CREATING AN ACCEPTANCE OR YES-SET
The way in which we lead someone into agreement is not accidental. It is a deliberate structuring of their experience so that “yes” becomes the easiest and most natural response.
When we are influencing, teaching, or guiding someone into trance, our first task is often to create a mental and emotional “acceptance set” – a sequence of small agreements that gently orient the mind toward cooperation and openness.
This is sometimes called creating a yes-set.
Once the mind is already saying “yes” several times in a row, it becomes increasingly easy for it to continue agreeing, and increasingly difficult to break the pattern and suddenly say “no”.
The Power of Early Agreement
If we look at effective communicators – therapists, orators, sales people, or skilled negotiators – we notice a recurring pattern. They do not begin by confronting resistance or arguing with what someone believes. Instead, they begin by inviting agreement on simple, obvious points.
These initial agreements might seem trivial on the surface, but they serve a very important function. Each “yes” softens resistance. Each “yes” builds a rhythm. Each “yes” signals to the unconscious mind, “It is safe to follow along here.”

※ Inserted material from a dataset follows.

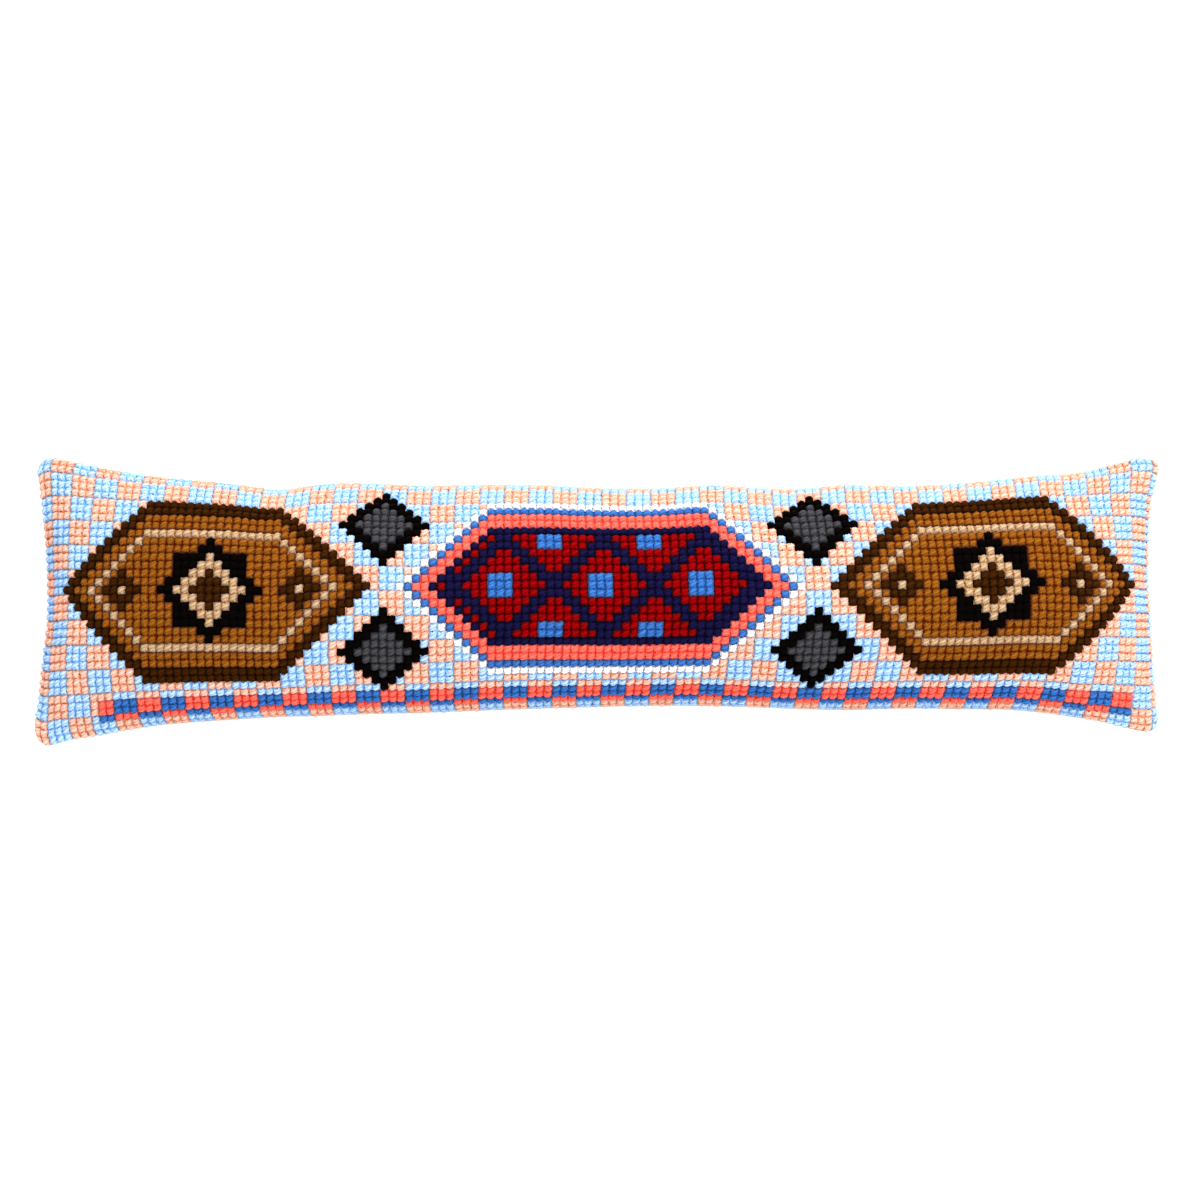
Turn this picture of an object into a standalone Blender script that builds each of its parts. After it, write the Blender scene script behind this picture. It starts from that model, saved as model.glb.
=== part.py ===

Rather than pushing against their listener, they gather a series of small acceptances, one after another, until the listener finds themselves flowing in the same direction.
Truisms: The Building Blocks of a Yes-Set
One of the easiest ways to create a yes-set in hypnosis is through the use of truisms.
A truism is a statement that is so obviously true, so universally recognisable, that it is almost impossible to disagree with it. When you use truisms, you are not trying to convince the client of anything controversial. You are simply describing experiences that they already know at some level.
For example:
“All of us have had the experience of walking along on a cold winter’s day and feeling the cold against our skin.”
This is not an opinion. It is not a suggestion yet. It is simply an undeniable description of a common experience.
When your client hears such a statement, their mind automatically checks it against their own experience and responds internally, “Yes, that’s true.” This internal “yes” is the beginning of the acceptance set.
Turning Truisms into Interactive Agreement
We can strengthen the yes-set even further by moving from simple statements into gentle interaction. Rather than only telling the client something, we invite them to confirm it in some way.
Continuing the previous example, you might say:
“And I’m sure you’ve felt how cold the winter wind can be against your skin, have you not?”
Here, you are not arguing, you are inviting. Most clients will nod their head or quietly say “yes” because the description matches their own memory.
If a response is not immediately obvious, you can simply guide the behaviour:
“You can gently nod your head up and down for ‘yes’, and back and forth for ‘no’. And you can remember how cold the winter’s wind can feel against your face, can you not?”
You are doing several things at once here:
- You are giving them a simple way to respond (nodding or shaking their head).
- You are continuing to use truisms about their sensory experience.
- You are reinforcing the pattern of “yes” at both a conscious and unconscious level.
Layering Sensory Truisms
Once the client has begun to agree and respond, you can deepen the acceptance set by layering further truisms that touch on different aspects of the same experience.
For example:
“And you remember how you can see your breath, like fog, in the cold air, don’t you?”
(Client nods.)
“And the longer you walk with your face or your bare hands exposed to that cold air, the more numb they feel, don’t they?”
Each of these statements is still simply describing what most people already know to be true. There is no pressure, no conflict. The client continues to think or signal, “Yes… yes… yes.”
And then you can begin to bridge from the remembered physical experience into the internal, mental one:
“And so your mind remembers what that feeling of numbness is like.”
By this point, the client has already agreed with a sequence of undeniable experiences. They have nodded or thought “yes” repeatedly. You have moved from concrete sensory facts (cold air on the skin, seeing the breath, numb hands) to the more abstract idea that the mind remembers these sensations.
Why the Yes-Set Works
This type of sequence – a chain of truisms followed by gentle, guiding statements – makes it progressively harder for the client not to continue responding affirmatively.
Their mind has been:
- Agreeing with obvious truths.
- Nodding or signalling “yes.”
- Following along with each step naturally.
Once this “yes, yes, yes, yes” rhythm has been established, the transition into therapeutic suggestions is much smoother. The client is already in the habit of accepting what you say as fitting their experience.
In hypnosis and hypnotherapy, this is not about tricking or overpowering the client. Instead, it is about aligning with their reality, step by step, until their conscious and unconscious mind are both comfortable enough to follow you into deeper change.
By starting with what is undeniably true for them, you create a bridge of agreement that allows more helpful, transformative suggestions to be received and accepted.